Viquez arrived in the fall of 2016 and despite showing up for fall camp, was redshirted. Kristov Martinez, the only kicker who could rival Viquez’s mentor Billy Watkins as the best ever in the kicking department in Commerce, was the firmly entrenched starter after starting as a redshirt freshman, and much like his relationship with Watkins, he became close with his predesccor. As a redshirt freshman, Viquez did what redshirt freshman do. “I picked up the footballs, did my place in practice, and whatever else was needed of me.” 2016, the Lions won the Lone Star Conference and advanced to the second round of the NCAA playoffs. In 2017, the magical year where the Lions returned back to the top of NCAA Division II football, Viquez got his first taste of collegiate action.
The coaching staff at Commerce wanted a two punter system. Viquez was a tremendous traditional punter, but Freshman Tristan Perry was what the staff wanted for a running rugby punter. “We had this two punter system, I was left footed and traditional, Tristan was right footed and could do the rugby style, plus we could run fakes since he had played quarterback in high school.” In the first game of the 2017 season in an 8-7 win over North Alabama, his 55 yard punt that pinned UNA inside their own 2 yard line led to a sack that gave the Lions a critical 2 point swing. “I’ll never forget that” he says with a smile. Despite not getting to play in the playoffs or in the National title game due to dress limit restrictions, he celebrates 2017 as a great year in which he won a national title and got his second straight ring, playing in 7 games. “I wear that thing with a lot of pride.” 2018 was much the same, as Tristan Perry got the majority of the punts and was named all conference as Jake ended up only playing in 5 games and punting only 12 times. Kristov Martinez was finishing up his remarkable career, becoming the all time leading scorer in program history and notched 6 All-American awards. Despite the winning, Viquez was personally frustrated with his lack of individual success. He wanted more, so he worked, and worked, and then finally, his time came.
“Two taps and a point to the Heavens.”
Heading into the 2019 season, there was anxiety among the fan base regarding a new coaching staff, and new players at key positions. Jake was one of those under extra scrutiny due to the success of Kristov Martinez, and he would need all the support he could get. In the Summer of 2019, just months before the season was set to start, Jake Viquez once again lost someone close to him that was part of his support group, his Grandfather. “He had been to every game, whether I played or not. He got to see me punt some, but never kick. This was the first year he was going to see me kick. It was so tough that he passed away. He was always there.”
Despite his heart being heavy, Viquez did what he has always done, he pressed on. Heading into the season, he was still not feeling fully entrenched as the main kicker. After the Lions scored their first touchdown of the season, Viquez missed his first PAT by hitting the ball in a line drive wide right, much to the chagrin of the fans.

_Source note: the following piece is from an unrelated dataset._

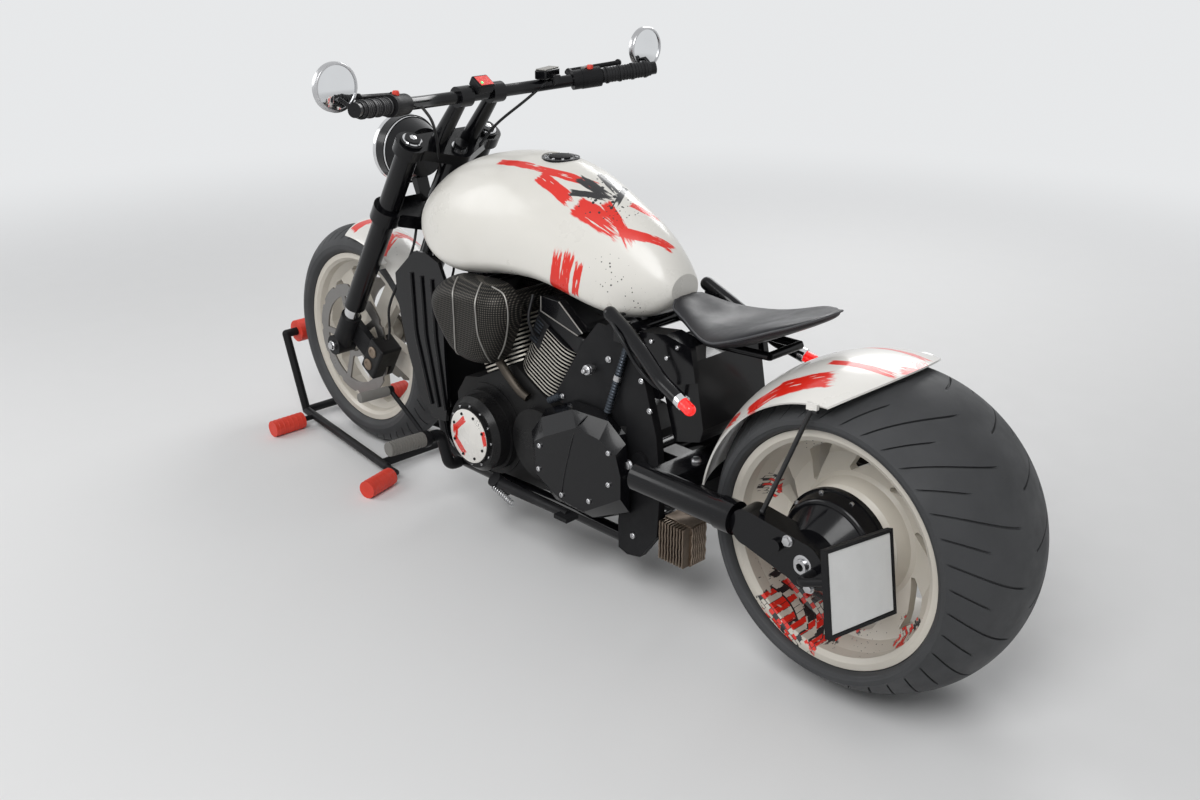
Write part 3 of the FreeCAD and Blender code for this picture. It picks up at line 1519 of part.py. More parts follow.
PIECES = (
    rear_tyre, rear_wheel, rear_brake_disc, rear_axle, final_drive, swingarm, rear_caliper,
    rear_fender, number_plate, main_frame, pivot_plates, rear_loops, tail_lamps, side_covers,
    radiator, radiator_cowl, crankcase, front_cylinder, rear_cylinder, alternator_cover,
    clutch_cover, drive_cover, air_cleaners, exhaust, fuel_tank, fuel_cap, seat, rectifier,
    foot_controls, side_stand, front_tyre, front_wheel, front_brake_discs, front_axle, fork_tubes,
    fork_sliders, fork_feet, front_calipers, fork_yokes, handlebar, risers, grips, hand_controls,
    mirrors, headlight, gauge, front_fender, chock_frame, chock_rollers,
)


def build():
    pieces = [make() for make in PIECES]
    doc.recompute()
    return pieces


def check(pieces):
    """Stop unless every object is computed and every piece is a sound solid."""
    for thing in doc.Objects:
        for state in ("Invalid", "Error"):
            if state in thing.State:
                raise RuntimeError("{} is {}".format(thing.Label, state))
    for piece in pieces:
        shape = piece.Shape
        if shape.isNull() or not shape.isValid() or not shape.Solids:
            raise RuntimeError(piece.Label + " has no sound solid")


def export(pieces):
    os.makedirs("parts", exist_ok=True)
    for piece in pieces:
        piece.Shape.exportStep("parts/{}.step".format(piece.Label))


pieces = build()
check(pieces)
export(pieces)
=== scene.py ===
import json
import math

import bmesh
import bpy
from mathutils import Matrix, Vector
from mathutils.bvhtree import BVHTree

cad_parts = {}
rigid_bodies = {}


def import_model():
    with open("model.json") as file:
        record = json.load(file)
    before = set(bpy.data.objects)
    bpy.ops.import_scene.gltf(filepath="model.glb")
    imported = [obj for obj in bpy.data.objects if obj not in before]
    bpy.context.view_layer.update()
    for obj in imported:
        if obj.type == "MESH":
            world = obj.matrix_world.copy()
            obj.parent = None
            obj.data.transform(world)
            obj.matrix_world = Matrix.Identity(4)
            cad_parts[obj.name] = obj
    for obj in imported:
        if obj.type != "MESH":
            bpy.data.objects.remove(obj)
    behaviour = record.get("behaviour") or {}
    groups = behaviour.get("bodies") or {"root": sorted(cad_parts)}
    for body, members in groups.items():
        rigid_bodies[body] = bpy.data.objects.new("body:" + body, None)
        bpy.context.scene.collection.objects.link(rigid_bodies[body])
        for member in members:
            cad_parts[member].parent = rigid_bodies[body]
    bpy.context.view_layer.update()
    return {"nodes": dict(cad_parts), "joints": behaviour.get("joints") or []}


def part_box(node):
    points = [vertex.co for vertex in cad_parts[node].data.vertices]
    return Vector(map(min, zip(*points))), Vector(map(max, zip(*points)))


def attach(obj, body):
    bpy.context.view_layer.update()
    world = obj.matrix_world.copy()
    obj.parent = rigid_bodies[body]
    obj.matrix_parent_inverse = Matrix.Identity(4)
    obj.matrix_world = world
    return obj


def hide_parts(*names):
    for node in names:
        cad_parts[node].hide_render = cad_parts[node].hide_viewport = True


for thing in list(bpy.data.objects):
    bpy.data.objects.remove(thing)
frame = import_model()
NODES = frame["nodes"]


# The frame's own directions and places

def middle(node):
    low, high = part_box(node)
    return (low + high) / 2


REAR = middle("rear_axle")
FRONT = middle("front_axle")
STEERING = next(joint for joint in frame["joints"] if joint["name"] == "steering")
LEFT = Vector((0, 1, 0))
UP = Vector((0, 0, 1))
AHEAD = Vector((1, 0, 0))
FORK_UP = Vector(STEERING["axis"])
FORK_AHEAD = LEFT.cross(FORK_UP)
RAKE = math.radians(31.5)
LEVEL_AHEAD = FORK_AHEAD * math.cos(RAKE) - FORK_UP * math.sin(RAKE)
LEAN = math.radians(27)
SIDES = (1, -1)


def at(x, y, z):
    """A place in millimetres: forward from the rear axle, to the left, above the ground."""
    return Vector((REAR.x + x / 1000, y / 1000, z / 1000))


def places(*spots):
    return [at(*spot) for spot in spots]


def on_fork(x, y, z):
    """A place in millimetres from the front axle: off the fork, to the left, up along it."""
    return FRONT + (FORK_AHEAD * x + LEFT * y + FORK_UP * z) / 1000


def mirrored(point):
    return Vector((point.x, -point.y, point.z))


def span(start, end):
    """The way from one place to another, and how far it is in millimetres."""
    return (end - start).normalized(), (end - start).length * 1000


def around(centre, side, other, radius, steps, phase=0.0):
    """Places on a circle that two directions span. The radius is in millimetres."""
    ring = []
    for step in range(steps):
        turn = 2 * math.pi * (step + phase) / steps
        ring.append(centre + (side * math.cos(turn) + other * math.sin(turn)) * radius / 1000)
    return ring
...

That would be a rare thing. After that, Viquez was perfect the rest of the way. After the next game at Western Oregon, Viquez found out that he was a national leader in some kicking categories, but he still stayed motivated as he felt he had not fully gotten what he was wanting. In the next game against Eastern New Mexico, he was a perfect 6 of 6 on PAT’s and in his 3rd game, hit a 43 yard field goal.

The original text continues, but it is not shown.